The Jack and Jim Show: Think 69 -- $10
In 2007, Jimmy Carl Black will have his 69th birthday. Dr. Eugene Chadbourne is happy to present his best friend and musical associate in a series of performances featuring Black's favorite musical combination, The Jack and Jim Show.
Chadbourne's knowledge of Black began the first time he saw the cover of Freak Out! by the Mothers of Invention, circa the second half of the '60s. Staring at the picture of Black and bandmates in a record store, the youthful Doc Chad was approached by an old woman who ran the music store. "Don't look at that record!" she warned him. "You're a nice boy."

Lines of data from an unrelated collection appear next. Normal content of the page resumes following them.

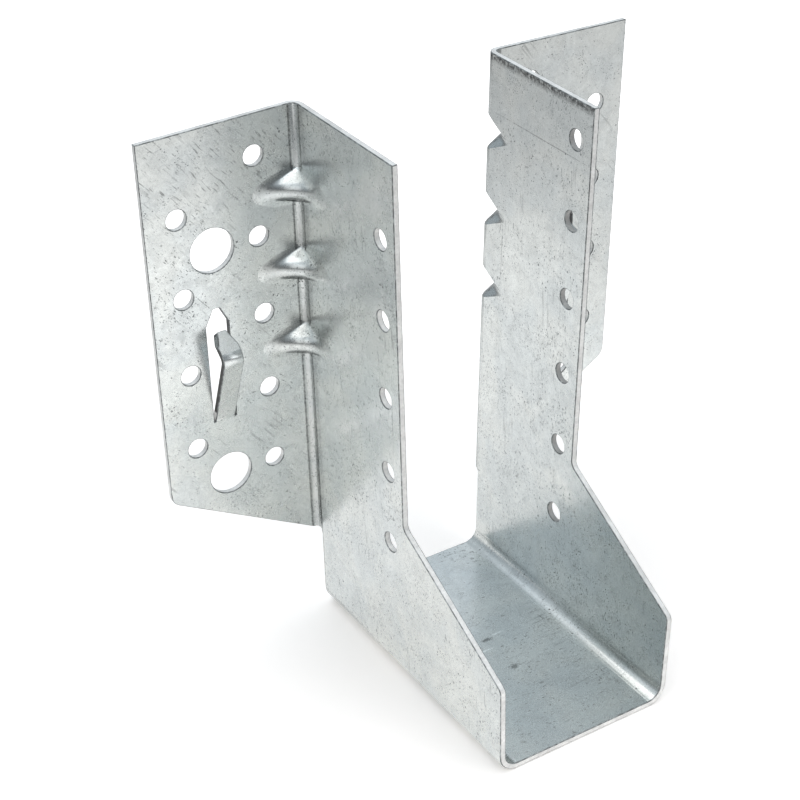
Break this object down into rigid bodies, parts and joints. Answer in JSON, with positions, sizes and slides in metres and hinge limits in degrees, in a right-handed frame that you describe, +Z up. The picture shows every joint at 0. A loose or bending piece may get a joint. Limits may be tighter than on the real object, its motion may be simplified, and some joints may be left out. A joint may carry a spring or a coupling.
{
  "type": "joist hanger",
  "caption": "Folded steel joist hanger with a seat, two legs and two nailing flanges, pressed gussets across the bends and lanced prongs that hold it while it is nailed.",
  "frame": {"origin": "middle of the footprint, on the seat's underside", "axes": "+Z up along the legs, +Y along the joist back to the header beam, +X across the joist to the right as seen from the front"},
  "size_m": [0.1318, 0.0804, 0.1385],
  "materials": {
    "joist_hanger": "galvanised, dull, lightly scratched"
  },
  "bodies": {
    "root": {"joist_hanger": "joist_hanger"}
  },
  "joints": []
}
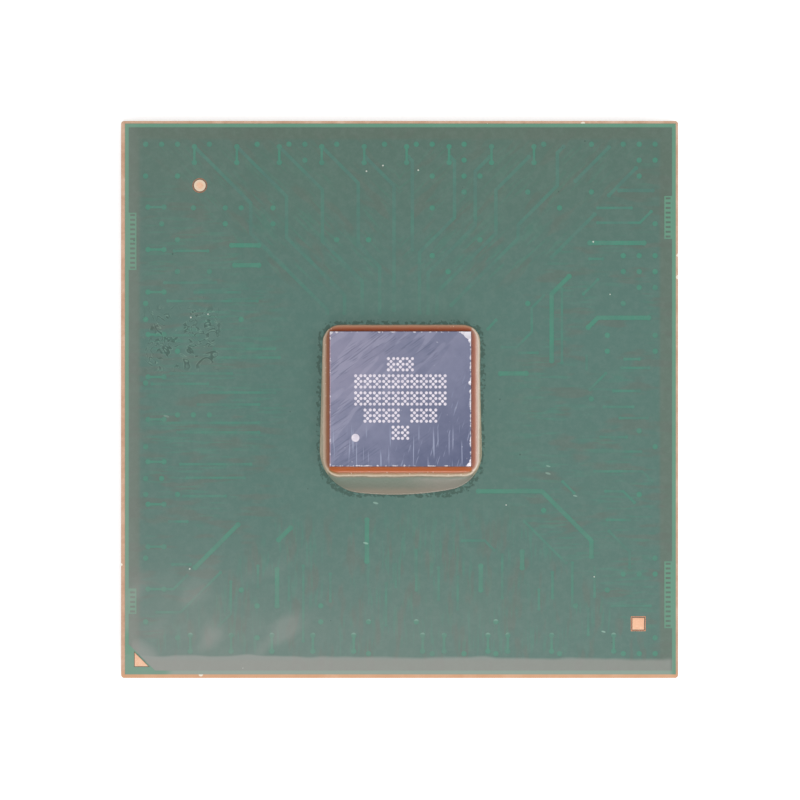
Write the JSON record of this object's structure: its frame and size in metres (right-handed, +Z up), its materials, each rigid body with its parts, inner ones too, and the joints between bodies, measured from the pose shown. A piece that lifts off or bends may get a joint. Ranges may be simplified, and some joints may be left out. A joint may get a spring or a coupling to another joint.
{
  "type": "flip-chip ball grid array package",
  "caption": "Bare-die flip-chip ball grid array: a silicon die glued by a fillet of underfill to a green laminate board, with solder balls in a full grid underneath.",
  "frame": {"origin": "under the centre of the board, in the plane on which the solder balls stand", "axes": "+Z up through the board to the back of the die, +X and +Y along the board's sides, with pin 1 at the corner -X, -Y"},
  "size_m": [0.035, 0.035, 0.0025],
  "materials": {
    "silicon": "polished silicon, opaque, lavender blue with fine scratches",
    "underfill_resin": "cured epoxy, amber, glossy meniscus",
    "solder_mask": "semi-gloss green solder mask, darker over copper",
    "laminate": "sawn edge of glass-fibre laminate",
    "copper": "etched copper foil",
    "bare_copper": "bare copper mark with a preserved matt finish",
    "solder": "reflowed solder, satin"
  },
  "bodies": {
    "root": {"solder_balls": "solder", "bottom_solder_mask": "solder_mask", "ball_lands": "copper", "top_solder_mask": "solder_mask", "top_copper_plane": "copper", "signal_tracks": "copper", "underfill": "underfill_resin", "solder_bumps": "solder", "bump_pads": "copper", "silicon_die": "silicon", "laminate_board": "laminate", "round_fiducial": "bare_copper", "square_fiducial": "bare_copper", "corner_triangle": "bare_copper", "edge_code_bars": "copper"}
  },
  "joints": []
}
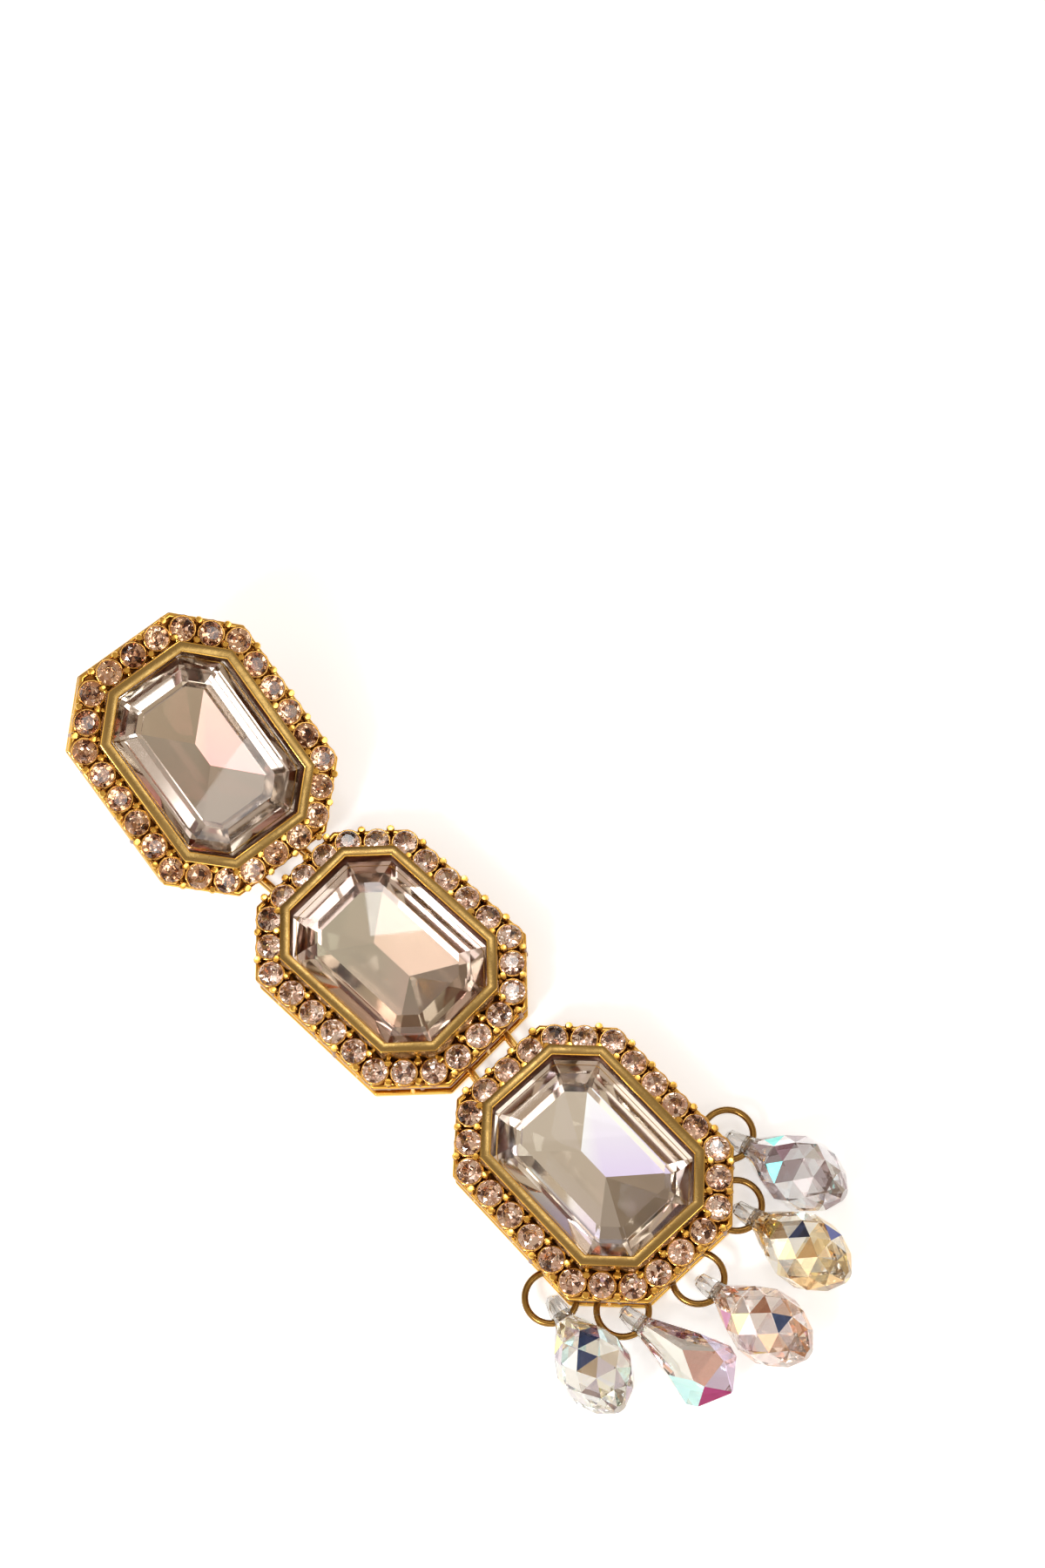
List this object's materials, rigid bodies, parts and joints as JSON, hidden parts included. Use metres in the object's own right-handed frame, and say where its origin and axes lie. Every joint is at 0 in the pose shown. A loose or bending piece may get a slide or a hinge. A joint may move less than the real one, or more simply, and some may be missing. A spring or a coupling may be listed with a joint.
{
  "type": "chandelier earring",
  "caption": "Long chandelier earring lying flat: octagonal step-cut crystals in gold halo settings, joined by wire links, with faceted crystal drops on jump rings.",
  "frame": {"origin": "middle of the flat back of the middle setting, on the surface that the earring lies on", "axes": "+Z up from the surface through the crystal, +Y along the earring towards the top setting that is worn at the ear, +X to the right seen from above with +Y up"},
  "size_m": [0.0311, 0.0883, 0.0162],
  "materials": {
    "gold_metal": "polished",
    "dark_gold_wire": "satin",
    "clear_crystal": "polished",
    "rainbow_crystal": "polished"
  },
  "bodies": {
    "root": {"setting_top": "gold_metal", "crystal_top": "clear_crystal", "setting_middle": "gold_metal", "crystal_middle": "clear_crystal", "setting_bottom": "gold_metal", "crystal_bottom": "clear_crystal", "ear_post": "gold_metal", "link_upper_left": "gold_metal", "link_upper_right": "gold_metal", "link_lower_left": "gold_metal", "link_lower_right": "gold_metal", "jump_ring_1": "dark_gold_wire", "jump_ring_2": "dark_gold_wire", "jump_ring_3": "dark_gold_wire", "jump_ring_4": "dark_gold_wire", "jump_ring_5": "dark_gold_wire", "drop_1": "rainbow_crystal", "drop_2": "rainbow_crystal", "drop_3": "rainbow_crystal", "drop_4": "rainbow_crystal", "drop_5": "rainbow_crystal"}
  },
  "joints": []
}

Within a year Black's famous comment "Hi boys and girls, I'm Jimmy Carl Black and I'm the Indian of the group" had become an in-joke among teenagers in the Doctor's hometown of Boulder, Colorado. Every day when the fascistic gym coach took attendance, someone would always repeat Jimmy's comment, totally irritating the coach who had no idea what it was all about.
Dr. Chad finally met Jimmy in the early '90s when he had a chance to invite 11 musicians of his choice to the improvisation project at the Moers Jazz Festival. When he found out Jimmy and his wife were moving to Europe, the Doc proposed they begin working as a duo, and so the Jack and Jim Show was born.
Eugene became "Jack" based on a painting Captain Beefheart had done of Jimmy Carl Black, at one point one of the drummers in Beefheart's Magic Band. The picture was of an Indian man and a jackrabbit, Beefheart entitled it "Jack and Jim." Having already stolen alot from Beefheart, Chadbourne decided stealing this title would be allright.
The Jack and Jim Show had toured in Europe, the United States and Canada ever since and has released 17 CDs of which the latest is "Hearing is Believing" , to be released in March of 2007 by the Boxholder label. A series of DVDs are also coming out on the New York City based Straw Into Gold series.
The Jack and Jim Show play a wonderful combination of styles associated with both players, inmost cases creating a transformation into something else. "Willie the Pimp" of Zappa becomes an oldstyle country blues, for example. Jazz, psychedelic rock, standards, blues, country and western, bluegrass, native American Indian music and folk rock are all part of a typical evening with Jack and Jim. Eugene plays guitar, banjo and sings. Jimmy plays drums and sings.